Prosecutors’ trophies may not be about a crackdown on Bocas scams
by Eric Jackson

When police and prosecutors announced to the press that two US citizens, Tamara Pace and Robert Hammond for a million-dollar real estate fraud against a fellow American, it came as a signal that former Attorney General José Antonio Sossa’s policy of never bothering anybody for defrauding a foreigner was at long last over, and that Bocas del Toro’s days as a playground for real estate fraudsters were numbered. But was that what was really intended, and if so, did they get the right people?

In Pace’s case, clearly they didn’t get the right person. She was released a day and a half after her detention when no evidence could be produced against her, and, she claimed, without her ever having been questioned. In fact as the word of her arrest was being spread to and through the media she had already been released. But in keeping with long-standing law enforcement practices, no correction was released to the press. Once a Panamanian law enforcement trophy, so it seems, always a trophy, regardless of how the facts may turn out.

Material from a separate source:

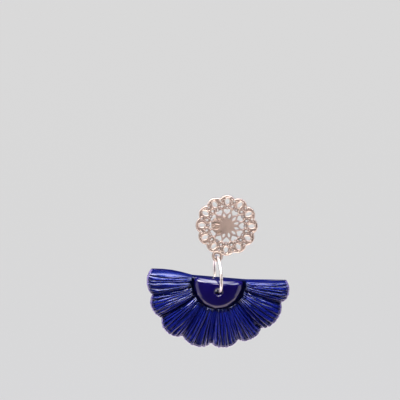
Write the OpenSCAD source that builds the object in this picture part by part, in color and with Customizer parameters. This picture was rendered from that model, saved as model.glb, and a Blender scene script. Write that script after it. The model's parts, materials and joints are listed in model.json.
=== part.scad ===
// A drop earring: a filigree disc on an ear post, a jump ring, and a pleated fan with a half-round hub.
// The origin is where the post leaves its pad. +Y goes into the ear lobe, +X to the right and +Z up.

/* [Filigree disc] */
// Diameter over the scallops' tips
disc_d = 16; // [15:0.5:20]
// Thickness of the stamped sheet
disc_t = 0.7; // [0.5:0.05:1]
// Number of scallops round the rim
scallops = 12; // [10:1:12]
// Radius of one scallop
scallop_r = 2.25; // [2.1:0.05:2.5]
// Clockwise turn of the whole pattern, in degrees
disc_turn = 1.2; // [0:0.1:10]
// Width of the raised collar round each scallop's gap
collar_w = 0.28; // [0.2:0.02:0.34]
// Height of the raised collars
collar_h = 0.12; // [0.06:0.01:0.2]
// Diameter of one raised bead
bead_d = 0.34; // [0.26:0.02:0.4]
// Height of the raised beads
bead_h = 0.14; // [0.06:0.01:0.2]

/* [Hanging eye] */
// Outer diameter of the eye below the disc
eye_d = 2.9; // [2.7:0.1:3.6]
// Room that the wire has in the eye, across
eye_play = 0.6; // [0.3:0.05:0.7]

/* [Ear post] */
// Diameter of the glued pad behind the disc
pad_d = 5; // [4:0.5:8]
// Thickness of the pad
pad_t = 0.5; // [0.3:0.05:1]
// How far the post stands left of the disc's centre
post_off = 1.5; // [0:0.1:2.5]
// Diameter of the post
post_d = 0.8; // [0.7:0.05:1]
// Length of the post behind the pad
post_l = 11; // [8:0.5:12]

/* [Jump ring] */
// Outer diameter of the ring
ring_d = 10; // [9.5:0.1:12]
// Diameter of its round wire
wire_d = 0.8; // [0.6:0.05:1]
// Turn of the ring about the upright, front to the right, in degrees
ring_twist = 10; // [0:0.5:14]
// Lean of the hanging ring, foot to the right, in degrees
ring_lean = 2; // [0:0.1:5]
// Width of the saw cut that closes the ring
saw_cut = 0.06; // [0.03:0.01:0.2]
// Place of the cut, from the ring's foot towards the front, in degrees
cut_at = 63; // [50:1:120]

/* [Pleated fan] */
// Radius of the fan
fan_r = 18.8; // [15:0.1:22]
// Thickness that the petals' sections are shares of
petal_t = 3.4; // [3:0.1:4]
// Thickness of the web behind the hub
web_t = 1.8; // [1.4:0.1:2]
// Rise of the two end petals above the hub's flat top, in degrees
flare = 2.5; // [0:0.5:6]
// Depth of the notches between petals, as a share of their reach
notch = 0.06; // [0.02:0.01:0.12]
// Depth of the scored pleats
score = 0.18; // [0:0.02:0.24]
// Tilt of the hanging fan, right end down, in degrees
fan_roll = 5; // [0:0.5:6]
// Width of the groove round the hub
groove_w = 0.5; // [0.3:0.05:1]

/* [Fan hub] */
// Radius of the half-round hub
hub_r = 6.65; // [5.6:0.05:8]
// Height of the dome above the web
hub_h = 2.4; // [1.8:0.1:2.8]
// How far the hub's centre lies below its flat top
hub_sink = 0.95; // [0.4:0.05:1.6]
// Height that the dome starts from at its rim
hub_rim_h = 0.9; // [0.6:0.05:1.2]
// Rounding of the dome's rim
hub_rim_r = 0.8; // [0.4:0.05:1]
// Rounding of the dome's front edge along its flat top
hub_edge_r = 1; // [0.4:0.05:1.4]
// Depth of the hanging hole below the flat top
bore_drop = 2.9; // [2.5:0.1:3.4]
// How far the hanging hole lies right of the hub's middle
bore_aside = 0.15; // [0:0.05:0.5]
// Bevel at both mouths of the hanging hole
bore_bevel = 0.5; // [0.3:0.05:0.7]
// Room between the wire and what hangs on it
touch = 0.05; // [0.02:0.01:0.08]

/* [Hidden] */
$fn = 64;
past = 1;      // how far a cutter runs past the face it cuts
silver = "#c3aca3";
bright = "#dcdcdc";
clay = "#1c1c86";
gloss = "#140c60";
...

People in the gringo community in Bocas noted to The Panama News that Hammond, who while this article was written remained incarcerated, was not known in the community as one of its hustlers.

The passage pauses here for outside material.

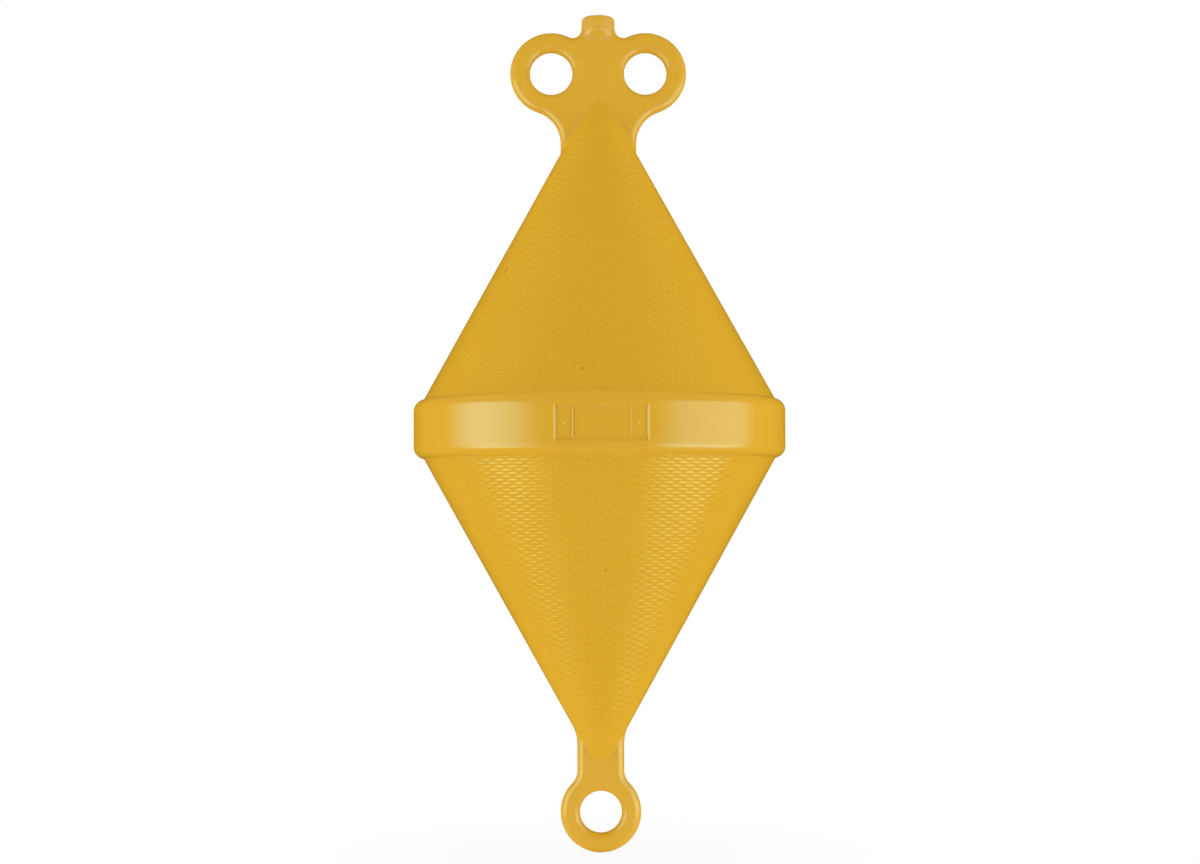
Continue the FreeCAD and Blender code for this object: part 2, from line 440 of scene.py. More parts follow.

It seems, however, that Hammond and Pace had agreed to take a large amount of money from one Kim Opler, heiress to the World Famous chocolate fortune, and use it to buy and develop real estate in Hammond’s name. Why would a rich woman put a lot of money into somebody else’s name? According to Pace, this was done at Opler’s request because at the time she was going through a divorce and hiding the assets from her soon-to-be ex-husband.

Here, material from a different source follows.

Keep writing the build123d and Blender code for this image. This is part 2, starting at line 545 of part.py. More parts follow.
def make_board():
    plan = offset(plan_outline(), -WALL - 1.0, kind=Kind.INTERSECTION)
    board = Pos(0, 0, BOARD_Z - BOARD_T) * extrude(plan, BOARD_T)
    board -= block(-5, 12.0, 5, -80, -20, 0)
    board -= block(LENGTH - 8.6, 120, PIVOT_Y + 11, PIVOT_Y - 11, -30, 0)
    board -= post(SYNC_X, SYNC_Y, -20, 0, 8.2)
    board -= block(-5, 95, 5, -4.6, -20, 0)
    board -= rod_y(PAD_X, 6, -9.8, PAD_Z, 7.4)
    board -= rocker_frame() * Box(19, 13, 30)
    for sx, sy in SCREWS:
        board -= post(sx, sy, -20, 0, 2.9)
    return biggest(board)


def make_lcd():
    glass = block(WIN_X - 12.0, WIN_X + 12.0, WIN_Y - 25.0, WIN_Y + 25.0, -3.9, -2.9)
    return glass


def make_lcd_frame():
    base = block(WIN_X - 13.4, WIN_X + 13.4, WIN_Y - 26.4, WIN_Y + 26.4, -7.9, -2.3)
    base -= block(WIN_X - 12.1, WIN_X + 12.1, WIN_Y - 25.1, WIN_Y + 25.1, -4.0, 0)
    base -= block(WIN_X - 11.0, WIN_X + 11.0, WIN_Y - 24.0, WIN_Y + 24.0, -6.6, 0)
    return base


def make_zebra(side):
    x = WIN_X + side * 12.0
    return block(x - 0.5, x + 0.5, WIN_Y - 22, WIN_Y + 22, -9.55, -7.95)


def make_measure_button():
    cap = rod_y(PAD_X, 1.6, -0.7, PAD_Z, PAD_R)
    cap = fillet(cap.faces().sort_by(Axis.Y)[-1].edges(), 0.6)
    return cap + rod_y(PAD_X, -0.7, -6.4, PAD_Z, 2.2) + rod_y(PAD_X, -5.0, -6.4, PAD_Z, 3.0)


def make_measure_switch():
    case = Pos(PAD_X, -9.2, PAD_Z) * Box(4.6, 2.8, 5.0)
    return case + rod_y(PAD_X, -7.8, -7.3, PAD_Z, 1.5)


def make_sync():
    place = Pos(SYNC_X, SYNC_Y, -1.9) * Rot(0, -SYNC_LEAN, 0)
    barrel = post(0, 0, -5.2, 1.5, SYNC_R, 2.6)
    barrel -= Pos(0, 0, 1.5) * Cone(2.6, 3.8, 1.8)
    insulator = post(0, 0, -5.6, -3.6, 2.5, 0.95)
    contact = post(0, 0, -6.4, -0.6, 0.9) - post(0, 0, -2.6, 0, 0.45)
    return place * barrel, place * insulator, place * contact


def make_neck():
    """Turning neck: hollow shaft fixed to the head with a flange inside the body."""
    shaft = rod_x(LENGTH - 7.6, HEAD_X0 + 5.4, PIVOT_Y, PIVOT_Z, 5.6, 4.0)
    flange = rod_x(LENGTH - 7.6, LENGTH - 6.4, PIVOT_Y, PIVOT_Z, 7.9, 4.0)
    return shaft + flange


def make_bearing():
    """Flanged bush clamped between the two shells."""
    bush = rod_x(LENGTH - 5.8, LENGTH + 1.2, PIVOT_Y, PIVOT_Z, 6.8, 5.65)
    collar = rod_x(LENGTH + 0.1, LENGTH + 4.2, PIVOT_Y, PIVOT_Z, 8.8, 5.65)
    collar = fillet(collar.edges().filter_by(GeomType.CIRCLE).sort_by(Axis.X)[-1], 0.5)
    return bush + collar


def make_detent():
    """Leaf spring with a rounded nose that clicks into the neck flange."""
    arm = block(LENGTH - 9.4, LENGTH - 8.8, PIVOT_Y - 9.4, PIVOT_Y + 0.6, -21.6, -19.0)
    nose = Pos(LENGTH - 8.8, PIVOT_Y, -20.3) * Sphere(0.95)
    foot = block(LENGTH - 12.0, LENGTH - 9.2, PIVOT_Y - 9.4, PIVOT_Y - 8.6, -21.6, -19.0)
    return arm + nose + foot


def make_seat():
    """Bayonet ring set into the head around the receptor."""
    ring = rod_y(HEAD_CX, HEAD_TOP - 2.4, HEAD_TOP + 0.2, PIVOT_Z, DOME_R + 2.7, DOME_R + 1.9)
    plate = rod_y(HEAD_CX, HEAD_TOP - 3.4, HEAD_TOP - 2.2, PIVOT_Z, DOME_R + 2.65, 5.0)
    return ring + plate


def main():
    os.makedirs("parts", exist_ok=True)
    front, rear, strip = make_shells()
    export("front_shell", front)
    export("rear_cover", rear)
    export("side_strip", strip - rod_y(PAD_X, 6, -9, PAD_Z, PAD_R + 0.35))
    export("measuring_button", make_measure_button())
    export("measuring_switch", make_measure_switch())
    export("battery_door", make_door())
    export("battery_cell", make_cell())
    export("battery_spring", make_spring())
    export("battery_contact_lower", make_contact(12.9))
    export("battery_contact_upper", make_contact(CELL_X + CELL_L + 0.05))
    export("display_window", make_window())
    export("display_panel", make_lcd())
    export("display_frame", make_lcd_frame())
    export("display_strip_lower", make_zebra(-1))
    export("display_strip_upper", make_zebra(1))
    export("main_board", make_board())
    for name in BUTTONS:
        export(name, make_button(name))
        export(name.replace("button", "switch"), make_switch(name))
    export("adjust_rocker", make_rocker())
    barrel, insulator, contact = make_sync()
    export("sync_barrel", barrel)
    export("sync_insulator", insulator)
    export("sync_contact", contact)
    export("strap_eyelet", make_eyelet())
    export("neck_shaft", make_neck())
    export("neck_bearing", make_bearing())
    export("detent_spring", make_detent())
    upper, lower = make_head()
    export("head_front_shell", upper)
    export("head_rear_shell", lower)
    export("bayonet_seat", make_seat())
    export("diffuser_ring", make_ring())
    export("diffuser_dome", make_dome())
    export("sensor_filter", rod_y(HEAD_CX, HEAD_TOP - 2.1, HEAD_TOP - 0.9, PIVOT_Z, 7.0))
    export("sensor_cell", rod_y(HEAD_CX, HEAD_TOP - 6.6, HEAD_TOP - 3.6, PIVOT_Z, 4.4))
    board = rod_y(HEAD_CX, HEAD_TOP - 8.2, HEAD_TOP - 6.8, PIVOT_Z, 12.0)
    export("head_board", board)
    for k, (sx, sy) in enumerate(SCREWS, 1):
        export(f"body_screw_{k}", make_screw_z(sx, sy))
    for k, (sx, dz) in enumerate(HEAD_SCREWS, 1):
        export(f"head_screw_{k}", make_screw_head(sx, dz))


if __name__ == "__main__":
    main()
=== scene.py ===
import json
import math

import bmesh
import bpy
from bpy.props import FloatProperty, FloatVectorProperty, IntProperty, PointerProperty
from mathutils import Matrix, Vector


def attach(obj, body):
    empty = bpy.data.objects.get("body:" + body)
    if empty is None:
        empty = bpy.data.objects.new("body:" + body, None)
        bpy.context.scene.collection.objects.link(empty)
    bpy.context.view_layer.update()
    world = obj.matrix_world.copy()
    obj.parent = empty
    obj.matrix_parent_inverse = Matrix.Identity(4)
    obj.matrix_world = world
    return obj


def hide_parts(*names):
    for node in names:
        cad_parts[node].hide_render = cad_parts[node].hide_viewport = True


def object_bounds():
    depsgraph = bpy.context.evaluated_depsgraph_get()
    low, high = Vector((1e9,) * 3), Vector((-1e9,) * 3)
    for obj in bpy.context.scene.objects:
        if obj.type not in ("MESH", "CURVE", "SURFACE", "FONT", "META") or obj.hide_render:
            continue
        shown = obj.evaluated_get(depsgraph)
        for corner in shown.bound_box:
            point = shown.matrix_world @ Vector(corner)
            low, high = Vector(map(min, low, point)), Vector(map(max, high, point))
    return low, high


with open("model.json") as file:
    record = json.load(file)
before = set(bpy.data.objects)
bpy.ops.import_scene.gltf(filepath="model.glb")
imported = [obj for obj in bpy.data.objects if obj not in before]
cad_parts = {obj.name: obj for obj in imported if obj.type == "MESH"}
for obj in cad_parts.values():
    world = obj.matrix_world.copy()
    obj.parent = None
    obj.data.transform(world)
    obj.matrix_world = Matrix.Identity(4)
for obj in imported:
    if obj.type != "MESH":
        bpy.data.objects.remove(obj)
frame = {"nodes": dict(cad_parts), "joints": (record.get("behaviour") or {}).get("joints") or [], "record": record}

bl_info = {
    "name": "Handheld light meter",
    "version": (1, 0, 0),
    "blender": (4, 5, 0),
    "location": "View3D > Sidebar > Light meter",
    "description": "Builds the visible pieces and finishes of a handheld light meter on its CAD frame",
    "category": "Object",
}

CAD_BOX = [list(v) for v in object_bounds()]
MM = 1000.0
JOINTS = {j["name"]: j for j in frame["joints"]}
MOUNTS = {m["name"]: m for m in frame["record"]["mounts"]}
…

It turns out that things did not go quite as planned, and Pace and Hammond did not get along at all with Opler’s new boyfriend. A parting of ways was called for, and according to Pace, Hammond was willing to sign over all the real estate bought for Opler but wanted to receive a commission for his work obtaining it as part of the transaction. At that point things got nasty and Opler --- somehow --- prevailed upon Panamanian authorities to arrest both Hammond and Pace for aggravated fraud.

Pace, along with Hammond’s friends here and in the United States, has embarked on a multi-pronged campaign to get her long-time companion out of jail, and pleas and allegations are flying fast and furious over the Internet. The US consulate here has checked on Hammond’s circumstances, but the American government is not and never has been in a position to do very much for a US citizen who is incarcerated in Panama.

Opler told her side of the story to the Daily Camera, a Colorado newspaper. “This is a dispute over a bunch of missing money and a bunch of property that I don't have control over that I should have control over," she alleged. Claiming that negotiations with Pace and Hammond conducted both by herself and her attorney were fruitless, she told the Colorado daily that “It became apparent that the next step was filing charges.”